The Movie Binge

Review: The Protector


How do you feel about the sound of arms breaking? Do you eat cornflakes in the morning dry and say to yourself, "Goddamnit, these just aren't giving me the satisfying crunch I need in my life"? Do you look at Steven Seagal and think, he should put down the sword, gun, ponytail and stick to snapping joints like a fat guy at a buffalo wing bonanza? Then you just might like The Protector starring Tony Jaa and a bunch of schmos. Then again you might listen to the hundreds of compound fractures happening in this movie and decide you're over it.

With the plot's complexity falling somewhere between Nintendo's Kung Fu and Megaman 3, Tony Jaa runs around snapping the arms of people too stupid to shoot him in an effort to find...his elephant. Cultural blind spot here, elephants are worth the lives of hundreds of people. Not just villains either. In his efforts to find Khorn and Dumbo (his two kidnapped elephants), our sociopath hero ignores the plight of a dozen women forced into prostitution as well as caged endangered animals that didn't have the luck to be elephants.

Poorly dubbed, poorly acted, poor film quality, all not that important when one considers that The Protector is a Tony Jaa movie, no one is there to rave about the cinematography. So let's get down to it: the action is...ok.

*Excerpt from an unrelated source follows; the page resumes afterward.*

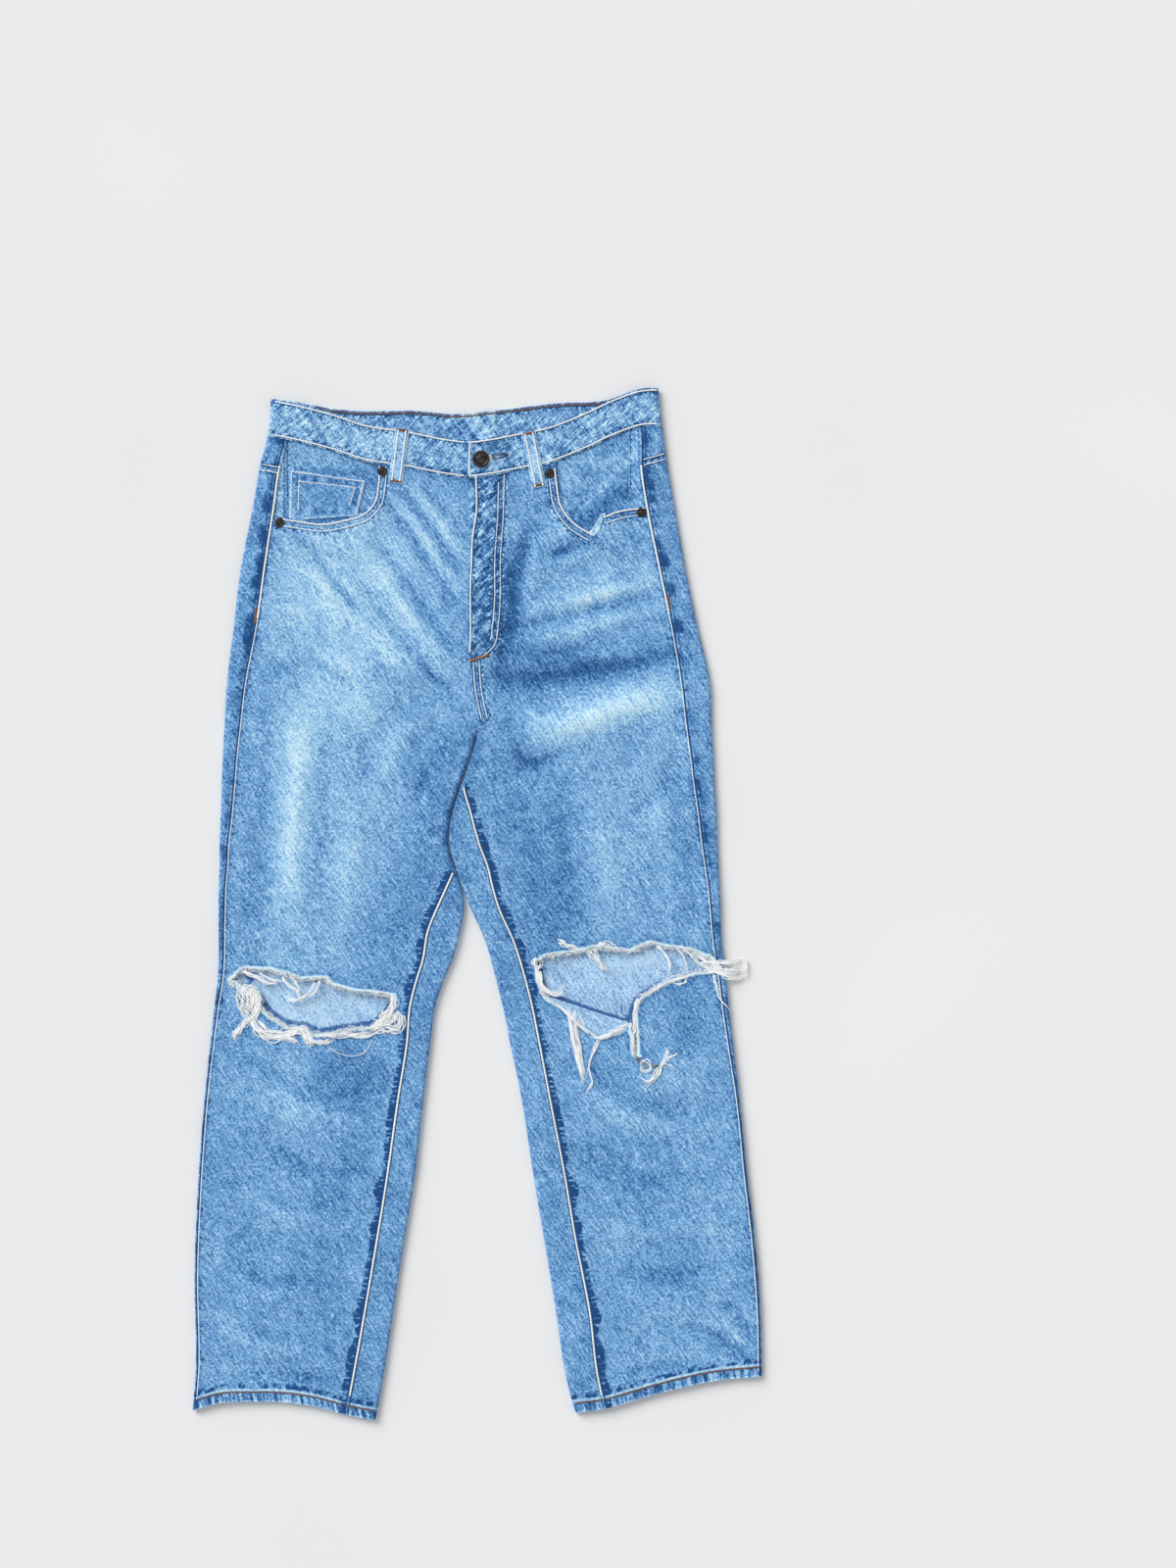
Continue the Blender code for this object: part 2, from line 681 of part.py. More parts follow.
def strip_place(strip, share):
    """A place along a strip of points, by its share of the length."""
    strip = np.array(strip, float)
    lengths = np.concatenate([[0], np.cumsum(np.hypot(*np.diff(strip, axis=0).T))])
    at = share * lengths[-1]
    return np.array([np.interp(at, lengths, strip[:, 0]), np.interp(at, lengths, strip[:, 1])])


def thread_level(leg, x, y):
    """The height at which loose threads lie: on the cloth, and lower past the leg's edge."""
    past = leg.side * (x - leg.outer(y))
    over = float(step(past, 4, 18))
    return (HEIGHT + float(top_rise(x, y)) + 1.1) * (1 - over) + 2.2 * over


def make_fray(name, leg, strip, bunches):
    """A narrow strip along a rip's edge with the threads that hang from it."""
    path = [(x, y, HEIGHT + float(top_rise(x, y)) - 0.5) for x, y in strip]
    vertices, faces = tube(path, 0.9, 4)
    backing = new_object(name, vertices, faces, "thread")
    vertices = []
    faces = []
    for start, end, count, reach_x, reach_y in bunches:
        for i in range(count):
            share = (i + 0.5) / count
            root = strip_place(strip, start + share * (end - start))
            length = 0.72 + 0.28 * math.sin(2.4 * i + start * 9)
            points = []
            for t in (0, 1 / math.hypot(reach_x, reach_y), 0.3, 0.65, 1):
                wave = 0.9 * math.sin(3.1 * t + 0.3 * i) * t
                x = root[0] + reach_x * t * length - wave * reach_y / 40
                y = root[1] + reach_y * t * length + wave * reach_x / 40
                if t == 0:
                    z = HEIGHT + float(top_rise(x, y)) - 0.4
                else:
                    z = thread_level(leg, x, y)
                points.append((x, y, z))
            more, sides = tube(points, THREAD_RADIUS, THREAD_SIDES)
            faces += [tuple(len(vertices) + index for index in side) for side in sides]
            vertices += more
    threads = new_object(name + "_threads", vertices, faces, "thread")
    threads.hide_render = True
    threads.display_type = "WIRE"
    modifier = backing.modifiers.new("threads", "BOOLEAN")
    modifier.operation = "UNION"
    modifier.solver = "EXACT"
    modifier.object = threads


def make_materials():
    made = {}
    for name, (colour, roughness, metallic) in FINISHES.items():
        material = bpy.data.materials.new(name)
        material.use_nodes = True
        shader = material.node_tree.nodes["Principled BSDF"]
        shader.inputs["Base Color"].default_value = colour
        shader.inputs["Roughness"].default_value = roughness
        shader.inputs["Metallic"].default_value = metallic
        made[name] = material
    return made


def centre_on_floor():
    """Moves the garment so that its box is centred over the origin and stands on z = 0."""
    shown = [thing for thing in garment.children if not thing.hide_render]
    corners = np.array([vertex.co for thing in shown for vertex in thing.data.vertices])
    centre = (corners.min(axis=0) + corners.max(axis=0)) / 2
    garment.location = (-centre[0], -centre[1], -corners[:, 2].min())


for old in list(bpy.data.objects):
    bpy.data.objects.remove(old)
garment = bpy.data.objects.new("ripped_jeans", None)
bpy.context.scene.collection.objects.link(garment)
materials = make_materials()
right = Leg(-1, RIGHT_LEG)
left = Leg(1, LEFT_LEG)

make_panels()
cut(bpy.data.objects["front_right"], "pocket_right_cut", POCKET_RIGHT_CUT)
cut(bpy.data.objects["front_right"], "rip_right_cut", RIP_RIGHT_CUT)
cut(bpy.data.objects["front_left"], "pocket_left_cut", POCKET_LEFT_CUT)
cut(bpy.data.objects["front_left"], "rip_left_cut", RIP_LEFT_CUT)
make_yokes()
wall("waistband", band_grid(0), band_grid(BAND_WALL))
make_pockets()
make_loops()
make_metal()
make_fray("fray_right", right, FRAY_RIGHT_STRIP, FRAY_RIGHT_BUNCHES)
make_fray("fray_left", left, FRAY_LEFT_STRIP, FRAY_LEFT_BUNCHES)
make_fray("fray_side", left, FRAY_SIDE_STRIP, FRAY_SIDE_BUNCHES)
centre_on_floor()
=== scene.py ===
"""The looks of the ripped jeans: finer cloth, creases, sewing, frayed threads and materials.

Lengths in the tables are millimetres in the garment's own drawing, with the waist along +Y
and the wearer's left at +X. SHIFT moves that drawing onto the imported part.
"""
import math

import bmesh
import bpy
import numpy as np
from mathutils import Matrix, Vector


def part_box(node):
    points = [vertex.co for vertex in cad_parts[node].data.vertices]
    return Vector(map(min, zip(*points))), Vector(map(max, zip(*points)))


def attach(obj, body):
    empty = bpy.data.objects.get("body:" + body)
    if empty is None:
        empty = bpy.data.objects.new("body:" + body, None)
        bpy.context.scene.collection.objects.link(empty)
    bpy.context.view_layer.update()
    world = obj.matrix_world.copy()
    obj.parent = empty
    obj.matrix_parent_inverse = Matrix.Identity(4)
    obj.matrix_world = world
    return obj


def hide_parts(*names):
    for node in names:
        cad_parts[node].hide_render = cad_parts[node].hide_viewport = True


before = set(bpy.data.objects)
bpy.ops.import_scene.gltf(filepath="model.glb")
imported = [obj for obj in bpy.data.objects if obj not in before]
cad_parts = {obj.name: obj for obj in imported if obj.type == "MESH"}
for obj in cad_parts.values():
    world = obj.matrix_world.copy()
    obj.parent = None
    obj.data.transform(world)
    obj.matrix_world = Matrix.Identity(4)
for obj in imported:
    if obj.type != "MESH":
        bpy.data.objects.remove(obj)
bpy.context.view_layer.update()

MM = 0.001

# Driving sizes, as in the part
WALL = 1.5
HEM_WALL = 2.3
BAND_WALL = 2.2
PATCH_WALL = 1.2
GAP = 0.3
SEAM_GAP = 0.14
BAND_GAP = 0.5
HEIGHT = 6.6
RADIUS = HEIGHT / 2
QUARTER = RADIUS * math.pi / 2
BAND_HEIGHT = 38.0
TOP_ROW = 464.0
YOKE_ROW = 436.0
HEM_ROW = -503.0
HEM_LINE = -490.0
CROTCH = 181.0
LEGS_APART = 150.0
LOOP_WALL = 1.5
FACING_TOP = 450.0
FACING_BOTTOM = 362.0
FLY_BOTTOM = 245.0
FLY_RAISE = WALL + GAP
UNDERLAP = 8.0
BAND_RAISE = BAND_WALL + GAP
BAND_UNDER_END = 18.0
BAND_OVER_END = -10.0

# Sewing: stitches' pitch and radii, the depth of the underside's stitches, and the lines'
# distances from the edges that they follow
STITCH_PITCH = 3.0
STITCH = 0.86
SEAM_STITCH = 1.05
FINE_STITCH = 0.5
UNDER_STITCH = 0.35
HEM_STITCH = 9.5
BAND_LINES = (2.4, BAND_HEIGHT - 2.4)
POCKET_LINES = (2.0, 8.5)
YOKE_TOP_LINES = (1.6, -4.0)
YOKE_UNDER_LINES = (-2.2, -8.6)

# By side, -1 for the wearer's right: the y above which the side seam's stitches are bold, the
# y of the side seam's bar tack, and the y above which the inseam lies in the fold, out of sight.
BOLD_SEAM = {-1: 281, 1: 284}
SIDE_TACK = {-1: 287, 1: 300}
SEAM_HIDDEN = {-1: 36, 1: 120}

CREASE_DEPTH = 1.5
# CREASE_TONE scales the creases' paleness, which is partly wear and partly painted light and shade.
CREASE_TONE = 1.9
BASE_TONE = 0.455
# How far torn edges wander, and their seed.
RAGGED = (0.8, 41)
# The slit at the left rip: its x from and to, y of its top, and y of its tail.
SLIT_X = (154, 196)
SLIT_TOP = -100
SLIT_TAIL = -151
# The distance that is stored where a seam or an edge is out of reach.
FAR = 900.0

# The camera, in millimetres of its sensor and in metres, and the light
SENSOR = 36
CAMERA_HEIGHT = 4.0
VIEW_HEIGHT = 1.56
VIEW_CENTRE = (0.1102, 0.1194)
KEY_STRENGTH = 2.45
SKY_STRENGTH = 0.54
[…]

Don't get me wrong, the main man is a physical talent. He is insanely fast and acrobatic and really knows how to throw an elbow, and of course, snap people's limbs. The thing is, it wears thin. The sets are mediocre, a warehouse, a restaurant, an office, a park. The enemies are rote; there's the bike riding thugs, the kung fu thugs, the thugs who can't shoot, the steroid rager thugs, the tiger-lady with a suitably feminine yet dangerous weapon (whip) and that's about it. Tony Jaa dispatches all of them with equal aplomb. With the end never in doubt, the viewer is left to imagine what could have been had someone gone further with the idea for this movie rather than Tony Jaa in a room with 40 bat wielding thugs...unless of course you love the sound of bones snapping. Then you're golden.